A berry-lious treat!
- 250g Charlie’s Choc Chip Cookie Dough
- 115g Desiccated Coconut
- 125g Condensed Coconut Milk
- 20g Coconut Oil, Melted
- 300g Vegan Dark Chocolate
- 40g Coconut Oil
- 15g Whole Freeze Dried Raspberries
Preheat oven to 180ºC and line a square baking tin with baking paper, ensuring the sides are lined above the edge of the tin (tin should be approximately 20cm x 20cm).
2. Using your hands or a spatula, press 250g Charlie’s Choc Chip Cookie Dough into the base of the prepared baking tin, reaching all edges.

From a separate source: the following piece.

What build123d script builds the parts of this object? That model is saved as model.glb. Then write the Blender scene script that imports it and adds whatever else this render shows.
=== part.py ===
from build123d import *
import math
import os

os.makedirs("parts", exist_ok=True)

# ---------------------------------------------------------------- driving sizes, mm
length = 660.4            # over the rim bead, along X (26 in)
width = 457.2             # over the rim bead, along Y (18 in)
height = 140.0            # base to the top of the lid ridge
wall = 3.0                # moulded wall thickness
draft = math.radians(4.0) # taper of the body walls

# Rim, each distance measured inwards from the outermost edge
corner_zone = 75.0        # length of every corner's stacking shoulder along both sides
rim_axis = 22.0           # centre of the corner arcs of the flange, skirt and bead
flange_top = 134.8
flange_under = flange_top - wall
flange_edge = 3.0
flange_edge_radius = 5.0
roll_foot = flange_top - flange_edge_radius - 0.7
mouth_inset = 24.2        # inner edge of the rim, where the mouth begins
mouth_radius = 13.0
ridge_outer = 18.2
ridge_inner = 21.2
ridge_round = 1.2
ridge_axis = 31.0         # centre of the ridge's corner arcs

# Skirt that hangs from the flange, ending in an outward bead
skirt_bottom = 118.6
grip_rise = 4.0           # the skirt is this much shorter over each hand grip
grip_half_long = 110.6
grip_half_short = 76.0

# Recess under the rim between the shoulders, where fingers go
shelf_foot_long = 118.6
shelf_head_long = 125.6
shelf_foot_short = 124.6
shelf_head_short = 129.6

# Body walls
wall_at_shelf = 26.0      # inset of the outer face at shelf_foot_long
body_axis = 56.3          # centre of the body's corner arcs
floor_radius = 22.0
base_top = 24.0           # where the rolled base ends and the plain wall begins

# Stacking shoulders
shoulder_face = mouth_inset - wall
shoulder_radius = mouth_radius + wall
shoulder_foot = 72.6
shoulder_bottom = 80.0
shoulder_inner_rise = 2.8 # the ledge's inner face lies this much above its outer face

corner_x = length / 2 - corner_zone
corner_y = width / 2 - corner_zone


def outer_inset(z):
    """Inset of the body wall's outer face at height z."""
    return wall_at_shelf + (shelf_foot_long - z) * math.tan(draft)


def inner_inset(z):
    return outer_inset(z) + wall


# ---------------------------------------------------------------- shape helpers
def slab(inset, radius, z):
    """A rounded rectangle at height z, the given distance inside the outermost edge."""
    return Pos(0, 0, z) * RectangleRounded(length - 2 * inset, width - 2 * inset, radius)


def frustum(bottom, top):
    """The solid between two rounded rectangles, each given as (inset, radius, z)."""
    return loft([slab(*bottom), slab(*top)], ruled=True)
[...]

3. Bake for 18 minutes or until golden brown.
4. Remove from the oven and set aside to cool.
1. In a large bowl, use a wooden spoon to mix desiccated coconut and condensed coconut milk.

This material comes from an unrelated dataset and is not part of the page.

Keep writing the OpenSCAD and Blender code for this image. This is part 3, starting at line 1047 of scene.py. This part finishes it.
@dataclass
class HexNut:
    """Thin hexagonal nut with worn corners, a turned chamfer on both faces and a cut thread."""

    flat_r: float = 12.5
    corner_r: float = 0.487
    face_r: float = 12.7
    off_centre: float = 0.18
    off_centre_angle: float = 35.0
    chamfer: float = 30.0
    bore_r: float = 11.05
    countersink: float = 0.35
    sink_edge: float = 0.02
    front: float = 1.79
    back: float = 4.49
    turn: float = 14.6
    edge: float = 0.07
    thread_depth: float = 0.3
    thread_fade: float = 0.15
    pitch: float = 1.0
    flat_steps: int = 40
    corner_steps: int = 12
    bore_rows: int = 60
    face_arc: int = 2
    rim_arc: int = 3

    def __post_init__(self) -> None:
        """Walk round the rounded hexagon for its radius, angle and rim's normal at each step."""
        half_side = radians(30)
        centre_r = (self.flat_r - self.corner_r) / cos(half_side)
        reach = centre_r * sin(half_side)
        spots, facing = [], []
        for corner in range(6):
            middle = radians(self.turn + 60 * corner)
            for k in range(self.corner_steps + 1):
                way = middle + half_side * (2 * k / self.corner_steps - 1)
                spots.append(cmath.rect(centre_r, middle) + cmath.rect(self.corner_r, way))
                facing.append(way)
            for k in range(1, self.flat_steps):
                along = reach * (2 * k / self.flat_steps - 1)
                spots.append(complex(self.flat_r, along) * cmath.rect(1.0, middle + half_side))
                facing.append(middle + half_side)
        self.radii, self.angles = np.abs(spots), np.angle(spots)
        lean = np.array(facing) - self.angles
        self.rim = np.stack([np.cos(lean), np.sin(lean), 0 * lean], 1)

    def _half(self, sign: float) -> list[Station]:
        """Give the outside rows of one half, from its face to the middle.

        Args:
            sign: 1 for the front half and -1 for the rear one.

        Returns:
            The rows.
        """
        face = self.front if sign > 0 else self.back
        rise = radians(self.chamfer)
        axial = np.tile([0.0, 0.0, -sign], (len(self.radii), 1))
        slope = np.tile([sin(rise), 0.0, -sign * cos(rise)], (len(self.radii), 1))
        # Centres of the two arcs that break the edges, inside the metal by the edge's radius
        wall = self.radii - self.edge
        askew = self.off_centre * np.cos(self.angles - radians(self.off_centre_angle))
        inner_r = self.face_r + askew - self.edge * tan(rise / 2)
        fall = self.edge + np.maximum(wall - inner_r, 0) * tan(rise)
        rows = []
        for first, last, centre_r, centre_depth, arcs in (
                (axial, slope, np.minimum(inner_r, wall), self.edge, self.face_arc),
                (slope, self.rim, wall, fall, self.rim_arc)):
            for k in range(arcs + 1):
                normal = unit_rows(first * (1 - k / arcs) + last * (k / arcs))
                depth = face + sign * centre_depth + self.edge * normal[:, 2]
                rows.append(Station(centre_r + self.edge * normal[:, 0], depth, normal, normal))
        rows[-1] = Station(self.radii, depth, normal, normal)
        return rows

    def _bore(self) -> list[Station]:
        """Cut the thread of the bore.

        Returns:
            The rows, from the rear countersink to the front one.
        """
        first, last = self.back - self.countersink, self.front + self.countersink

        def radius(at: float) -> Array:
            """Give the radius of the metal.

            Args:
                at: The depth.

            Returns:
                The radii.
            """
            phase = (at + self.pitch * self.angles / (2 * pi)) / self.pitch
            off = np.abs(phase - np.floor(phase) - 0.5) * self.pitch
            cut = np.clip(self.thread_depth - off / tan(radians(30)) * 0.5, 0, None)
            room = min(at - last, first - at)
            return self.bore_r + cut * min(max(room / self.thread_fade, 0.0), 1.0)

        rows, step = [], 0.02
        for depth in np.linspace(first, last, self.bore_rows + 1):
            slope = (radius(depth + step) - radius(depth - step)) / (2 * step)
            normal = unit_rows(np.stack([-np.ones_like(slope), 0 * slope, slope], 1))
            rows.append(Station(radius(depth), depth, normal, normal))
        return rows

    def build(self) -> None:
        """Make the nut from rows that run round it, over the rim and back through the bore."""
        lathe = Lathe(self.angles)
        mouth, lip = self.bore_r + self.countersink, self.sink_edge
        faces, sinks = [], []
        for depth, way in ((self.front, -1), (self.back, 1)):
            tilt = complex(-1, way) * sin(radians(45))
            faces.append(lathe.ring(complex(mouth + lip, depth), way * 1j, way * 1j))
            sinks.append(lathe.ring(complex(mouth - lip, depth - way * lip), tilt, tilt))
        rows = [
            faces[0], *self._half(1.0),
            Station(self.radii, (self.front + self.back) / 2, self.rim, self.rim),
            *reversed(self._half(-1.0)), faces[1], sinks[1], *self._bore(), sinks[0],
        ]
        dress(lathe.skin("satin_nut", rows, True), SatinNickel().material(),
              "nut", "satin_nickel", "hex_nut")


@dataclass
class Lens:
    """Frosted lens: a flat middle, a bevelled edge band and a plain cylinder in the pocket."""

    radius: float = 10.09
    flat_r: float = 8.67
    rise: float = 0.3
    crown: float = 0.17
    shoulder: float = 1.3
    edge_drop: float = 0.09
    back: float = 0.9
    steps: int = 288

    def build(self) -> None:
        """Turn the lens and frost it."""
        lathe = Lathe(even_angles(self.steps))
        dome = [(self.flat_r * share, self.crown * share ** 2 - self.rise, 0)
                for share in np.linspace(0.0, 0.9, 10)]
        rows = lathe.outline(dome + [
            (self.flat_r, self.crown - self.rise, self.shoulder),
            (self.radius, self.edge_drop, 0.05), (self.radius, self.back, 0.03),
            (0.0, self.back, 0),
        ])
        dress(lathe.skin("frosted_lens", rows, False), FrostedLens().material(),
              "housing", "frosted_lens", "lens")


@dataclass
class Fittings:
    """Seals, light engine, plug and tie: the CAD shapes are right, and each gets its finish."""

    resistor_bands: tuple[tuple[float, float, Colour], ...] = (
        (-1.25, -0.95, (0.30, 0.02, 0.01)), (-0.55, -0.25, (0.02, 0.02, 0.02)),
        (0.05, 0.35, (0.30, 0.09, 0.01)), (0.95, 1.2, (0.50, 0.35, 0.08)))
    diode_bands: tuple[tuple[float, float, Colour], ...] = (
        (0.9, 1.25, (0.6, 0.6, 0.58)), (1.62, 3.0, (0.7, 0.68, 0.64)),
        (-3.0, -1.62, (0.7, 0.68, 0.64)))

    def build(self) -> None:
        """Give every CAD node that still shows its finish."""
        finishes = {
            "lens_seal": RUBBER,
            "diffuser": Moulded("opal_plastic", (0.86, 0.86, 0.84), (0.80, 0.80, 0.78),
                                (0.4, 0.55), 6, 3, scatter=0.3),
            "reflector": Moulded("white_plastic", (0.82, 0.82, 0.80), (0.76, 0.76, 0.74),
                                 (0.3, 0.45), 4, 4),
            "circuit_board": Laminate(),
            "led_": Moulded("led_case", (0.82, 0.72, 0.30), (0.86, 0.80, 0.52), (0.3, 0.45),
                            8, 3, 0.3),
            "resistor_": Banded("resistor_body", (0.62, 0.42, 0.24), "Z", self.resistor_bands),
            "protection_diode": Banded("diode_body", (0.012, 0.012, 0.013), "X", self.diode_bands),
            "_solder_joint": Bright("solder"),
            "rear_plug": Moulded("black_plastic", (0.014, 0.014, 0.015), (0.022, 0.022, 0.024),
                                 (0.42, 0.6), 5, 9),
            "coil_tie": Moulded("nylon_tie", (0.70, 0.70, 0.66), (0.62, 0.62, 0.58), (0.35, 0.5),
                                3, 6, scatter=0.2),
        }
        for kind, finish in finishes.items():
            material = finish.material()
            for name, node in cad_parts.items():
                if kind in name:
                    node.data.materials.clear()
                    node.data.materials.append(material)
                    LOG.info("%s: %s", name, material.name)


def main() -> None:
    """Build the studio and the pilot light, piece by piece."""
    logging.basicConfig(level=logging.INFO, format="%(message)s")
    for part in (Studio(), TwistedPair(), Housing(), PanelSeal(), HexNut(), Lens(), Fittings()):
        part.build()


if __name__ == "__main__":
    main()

2. Add melted coconut oil and mix well.
3. Pour mixture over the cooled cookie dough base and ensure that it is spread evenly.

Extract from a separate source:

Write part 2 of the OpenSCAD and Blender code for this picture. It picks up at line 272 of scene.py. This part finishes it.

4. Set in the fridge for at least 2 hours.
1. Place vegan dark chocolate and coconut oil in a medium microwave-safe bowl and microwave on high in 30-second increments, stirring in between until fully melted.
2. Pour chocolate topping over the cooled coconut layer and spread evenly.
3. Crush freeze dried raspberries over the chocolate layer before the chocolate sets.
4. Set in the fridge for at least 1 hour or until the chocolate top is hard.
5. Remove slice from the fridge for 10 minutes to soften.
6. Cut slice using a hot knife to prevent chocolate top from cracking.